Let $f\in C^1(\mathbb{R}^3, \mathbb{R}^2)$, $f(x,y,z)=(x^2+y^2,y^2+z^2)$ and let $M:=f^{-1}(\{(1,4)\})$, $p=(1,0,2)\in M$.
So I tried sketching $M$ - and I got:
The question is:
Choosing an neighbourhood $V\subset \mathbb{R}^3$ of $p$, find an open intervall $I \subset \mathbb{R}$ and a $C^1$ curve such that $\gamma > (I)=M\cap V$.
Here's another sketch:
I tried finding the black curve by using:
$x^2+y^2=1$ and $(x-1)^2+y^2+(z-2)^2=1$, so $x^2+y^2=(x-1)^2+y^2+(z-2)^2$
solving for $z=2\pm \sqrt{2x-1}$ and $y=\sqrt{1-x^2}$, so $\gamma (t)=(t, \sqrt{1-t^2}, 2\pm \sqrt{2t-1})$... is this correct?

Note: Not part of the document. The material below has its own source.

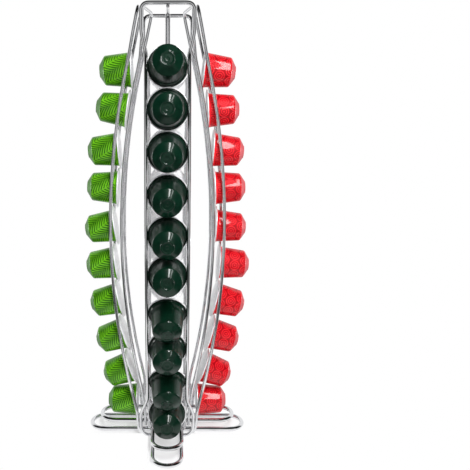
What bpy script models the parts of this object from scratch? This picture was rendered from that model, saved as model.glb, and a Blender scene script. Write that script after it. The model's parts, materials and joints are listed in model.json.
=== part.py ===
"""Countertop capsule dispenser: a bent-wire tower with four columns of small coffee capsules.

Each column is a lane between an outer and an inner wire frame. Capsules go in at the mouth on top, their
flanges run down the lane, and the lowest one lies on the tray wire. The four columns are alike but for
their tops. +Z is up, the axis of the tower is X = Y = 0, and the front column faces -Y.
Lengths are in metres and angles in degrees.
"""

import math

import bmesh
import bpy
from mathutils import Matrix, Vector

# Capsule
FLANGE_DIAMETER = 0.037
FLANGE_THICKNESS = 0.0012
CUP_BASE_DIAMETER = 0.031
CUP_SHOULDER_DIAMETER = 0.0257
CUP_LENGTH = 0.0238
NOSE_LENGTH = 0.0044
NOSE_DIAMETER = 0.0118
NOSE_RIM_WIDTH = 0.0008
NOSE_RECESS_DEPTH = 0.0009
CAPSULE_SIDES = 16

# Stack of capsules in one column
STACK_COUNT = 9
PITCH_SHARE = 0.98
MEAN_DROOP = 9.0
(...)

It looks to me that you have the wrong pictures.
We have $$\begin{cases}x^2+y^2=1 \\ y^2+z^2=4\end{cases}$$ This is the intersection of 2 cylinders.
It does not involve a circle as in your first picture, nor a sphere as in your second picture.
At point p=(1,0,2) both the x-coordinate and the z-coordinate take a maximum value.
Let us therefore pick $y=t$ as parameter.
Then $\gamma:(-1,1)\to \mathbb R^3$ with $$\gamma(t)=(\sqrt{1-t^2},\ t,\, \sqrt{4-t^2})$$ does the job.
Alternatively, we can pick polar coordinates for x and y, and subsequently calculate z, so that $\gamma:(-\pi,\pi)\to \mathbb R^3$ with: $$\gamma(\phi)=(\cos\phi, \sin\phi, \sqrt{4-\sin^2\phi})$$